Direction | Return each line holding the string "with".

####################

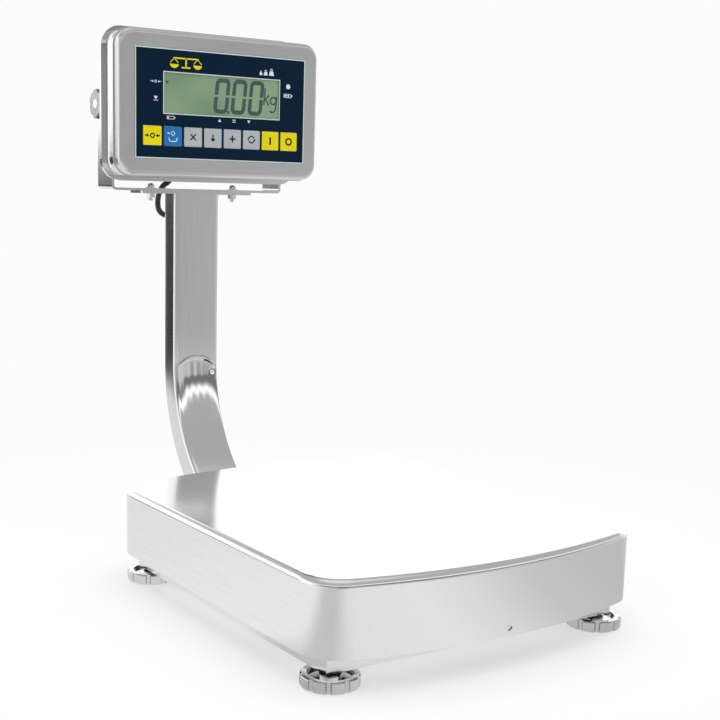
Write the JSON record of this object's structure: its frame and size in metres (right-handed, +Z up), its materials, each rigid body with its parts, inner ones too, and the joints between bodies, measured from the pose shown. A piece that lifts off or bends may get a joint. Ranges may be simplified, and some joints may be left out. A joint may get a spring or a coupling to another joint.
{
  "type": "bench scale",
  "caption": "Stainless bench scale: bowed rectangular platform on screw feet, swept rear column and a tilting indicator in a yoke with a display and a row of keys.",
  "frame": {"origin": "bottom centre of the whole scale's bounding box, on the surface it stands on", "axes": "+Z up, +Y from the platform's front to the column, +X to the right of a person facing the display"},
  "size_m": [0.3, 0.527, 0.481],
  "materials": {
    "polished_steel": "polished stainless sheet",
    "brushed_steel": "fine linear brushed stainless",
    "cast_aluminium": "sandblasted",
    "black_rubber": "matte",
    "bright_fasteners": "bright turned stainless",
    "chrome_wheels": "polished",
    "grey_knobs": "satin",
    "dark_plastic": "fine texture",
    "navy_panel": "satin printed film",
    "yellow_keys": "satin printed film",
    "blue_key": "satin printed film",
    "grey_keys": "satin printed film",
    "clear_window": "clear gloss",
    "lcd_glass": "grey-green reflective display",
    "circuit_board": "solder mask",
    "gland_plastic": "moulded nylon",
    "cable_jacket": "smooth PVC jacket"
  },
  "bodies": {
    "base": {"base_frame": "brushed_steel", "foot_bushes": "bright_fasteners", "cell_spacer_lower": "bright_fasteners", "load_cell": "cast_aluminium", "cell_bolts_lower": "bright_fasteners", "overload_stops": "bright_fasteners", "column": "polished_steel", "column_clamp": "brushed_steel", "column_clamp_bolts": "bright_fasteners", "column_clamp_nuts": "bright_fasteners", "column_top_plate": "brushed_steel", "yoke": "brushed_steel", "yoke_bolts": "bright_fasteners", "yoke_washers": "bright_fasteners", "yoke_nuts": "bright_fasteners", "yoke_discs": "dark_plastic", "column_grommet": "black_rubber", "indicator_lead": "cable_jacket", "column_lead": "cable_jacket"},
    "load_receiver": {"load_receiver": "cast_aluminium", "platform_cushions": "black_rubber", "cell_spacer_upper": "bright_fasteners", "cell_bolts_upper": "bright_fasteners"},
    "pan": {"pan": "polished_steel"},
    "indicator": {"front_cover": "brushed_steel", "cover_gasket": "black_rubber", "rear_shell": "brushed_steel", "side_bosses": "brushed_steel", "cover_screws": "bright_fasteners", "cover_pillars": "brushed_steel", "membrane_panel": "navy_panel", "display_window": "clear_window", "lcd_module": "lcd_glass", "display_board": "circuit_board", "display_screws": "bright_fasteners", "main_board": "circuit_board", "main_board_posts": "bright_fasteners", "battery_pack": "dark_plastic", "cable_gland": "gland_plastic", "gland_nut": "gland_plastic"},
    "knob_left": {"knob_left": "grey_knobs", "clamp_screw_left": "bright_fasteners"},
    "knob_right": {"knob_right": "grey_knobs", "clamp_screw_right": "bright_fasteners"},
    "key_zero": {"key_zero": "yellow_keys"},
    "key_tare": {"key_tare": "blue_key"},
    "key_clear": {"key_clear": "grey_keys"},
    "key_recall": {"key_recall": "grey_keys"},
    "key_add": {"key_add": "grey_keys"},
    "key_mode": {"key_mode": "grey_keys"},
    "key_on": {"key_on": "yellow_keys"},
    "key_off": {"key_off": "yellow_keys"},
    "foot_pad_fl": {"foot_pad_fl": "black_rubber"},
    "foot_wheel_fl": {"foot_wheel_fl": "chrome_wheels"},
    "foot_pad_fr": {"foot_pad_fr": "black_rubber"},
    "foot_wheel_fr": {"foot_wheel_fr": "chrome_wheels"},
    "foot_pad_rl": {"foot_pad_rl": "black_rubber"},
    "foot_wheel_rl": {"foot_wheel_rl": "chrome_wheels"},
    "foot_pad_rr": {"foot_pad_rr": "black_rubber"},
    "foot_wheel_rr": {"foot_wheel_rr": "chrome_wheels"}
  },
  "joints": [
    {"name": "weighing_travel", "type": "slide", "parent": "base", "child": "load_receiver", "axis": [0, 0, -1], "range_m": [0, 0.0005], "stiffness_N_per_m": 150000, "springref_m": -0.00024, "deforming": ["load_cell"]},
    {"name": "pan_lift", "type": "slide", "parent": "load_receiver", "child": "pan", "axis": [0, 0, 1], "range_m": [0, 0.08]},
    {"name": "indicator_tilt", "type": "hinge", "parent": "base", "child": "indicator", "pos_m": [0, 0.2335, 0.411], "axis": [1, 0, 0], "range_deg": [-30, 0], "deforming": ["indicator_lead"]},
    {"name": "knob_left_turn", "type": "hinge", "parent": "indicator", "child": "knob_left", "pos_m": [-0.0937, 0.2335, 0.411], "axis": [1, 0, 0], "range_deg": [-360, 0]},
    {"name": "knob_right_turn", "type": "hinge", "parent": "indicator", "child": "knob_right", "pos_m": [0.0937, 0.2335, 0.411], "axis": [1, 0, 0], "range_deg": [0, 360]},
    {"name": "key_zero_press", "type": "slide", "parent": "indicator", "child": "key_zero", "axis": [0, 1, 0], "range_m": [0, 0.0004], "stiffness_N_per_m": 4000, "springref_m": -0.0002},
    {"name": "key_tare_press", "type": "slide", "parent": "indicator", "child": "key_tare", "axis": [0, 1, 0], "range_m": [0, 0.0004], "stiffness_N_per_m": 4000, "springref_m": -0.0002},
    {"name": "key_clear_press", "type": "slide", "parent": "indicator", "child": "key_clear", "axis": [0, 1, 0], "range_m": [0, 0.0004], "stiffness_N_per_m": 4000, "springref_m": -0.0002},
    {"name": "key_recall_press", "type": "slide", "parent": "indicator", "child": "key_recall", "axis": [0, 1, 0], "range_m": [0, 0.0004], "stiffness_N_per_m": 4000, "springref_m": -0.0002},
    {"name": "key_add_press", "type": "slide", "parent": "indicator", "child": "key_add", "axis": [0, 1, 0], "range_m": [0, 0.0004], "stiffness_N_per_m": 4000, "springref_m": -0.0002},
    {"name": "key_mode_press", "type": "slide", "parent": "indicator", "child": "key_mode", "axis": [0, 1, 0], "range_m": [0, 0.0004], "stiffness_N_per_m": 4000, "springref_m": -0.0002},
    {"name": "key_on_press", "type": "slide", "parent": "indicator", "child": "key_on", "axis": [0, 1, 0], "range_m": [0, 0.0004], "stiffness_N_per_m": 4000, "springref_m": -0.0002},
    {"name": "key_off_press", "type": "slide", "parent": "indicator", "child": "key_off", "axis": [0, 1, 0], "range_m": [0, 0.0004], "stiffness_N_per_m": 4000, "springref_m": -0.0002},
    {"name": "foot_fl_slide", "type": "slide", "parent": "base", "child": "foot_pad_fl", "axis": [0, 0, -1], "range_m": [0, 0.0063]},
    {"name": "foot_fl_turn", "type": "hinge", "parent": "foot_pad_fl", "child": "foot_wheel_fl", "pos_m": [-0.126, -0.222, 0], "axis": [0, 0, -1], "range_deg": [0, 1800]},
    {"name": "foot_fr_slide", "type": "slide", "parent": "base", "child": "foot_pad_fr", "axis": [0, 0, -1], "range_m": [0, 0.0063]},
    {"name": "foot_fr_turn", "type": "hinge", "parent": "foot_pad_fr", "child": "foot_wheel_fr", "pos_m": [0.126, -0.222, 0], "axis": [0, 0, -1], "range_deg": [0, 1800]},
    {"name": "foot_rl_slide", "type": "slide", "parent": "base", "child": "foot_pad_rl", "axis": [0, 0, -1], "range_m": [0, 0.0063]},
    {"name": "foot_rl_turn", "type": "hinge", "parent": "foot_pad_rl", "child": "foot_wheel_rl", "pos_m": [-0.126, 0.059, 0], "axis": [0, 0, -1], "range_deg": [0, 1800]},
    {"name": "foot_rr_slide", "type": "slide", "parent": "base", "child": "foot_pad_rr", "axis": [0, 0, -1], "range_m": [0, 0.0063]},
    {"name": "foot_rr_turn", "type": "hinge", "parent": "foot_pad_rr", "child": "foot_wheel_rr", "pos_m": [0.126, 0.059, 0], "axis": [0, 0, -1], "range_deg": [0, 1800]}
  ],
  "couplings": [
    {"joint": "foot_fl_slide", "follows": "foot_fl_turn", "m_per_rad": 0.00019894},
    {"joint": "foot_fr_slide", "follows": "foot_fr_turn", "m_per_rad": 0.00019894},
    {"joint": "foot_rl_slide", "follows": "foot_rl_turn", "m_per_rad": 0.00019894},
    {"joint": "foot_rr_slide", "follows": "foot_rr_turn", "m_per_rad": 0.00019894}
  ]
}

####################

Solution to this exercise |
Write the JSON record of this object's structure: its frame and size in metres (right-handed, +Z up), its materials, each rigid body with its parts, inner ones too, and the joints between bodies, measured from the pose shown. A piece that lifts off or bends may get a joint. Ranges may be simplified, and some joints may be left out. A joint may get a spring or a coupling to another joint.
  "caption": "Stainless bench scale: bowed rectangular platform on screw feet, swept rear column and a tilting indicator in a yoke with a display and a row of keys.",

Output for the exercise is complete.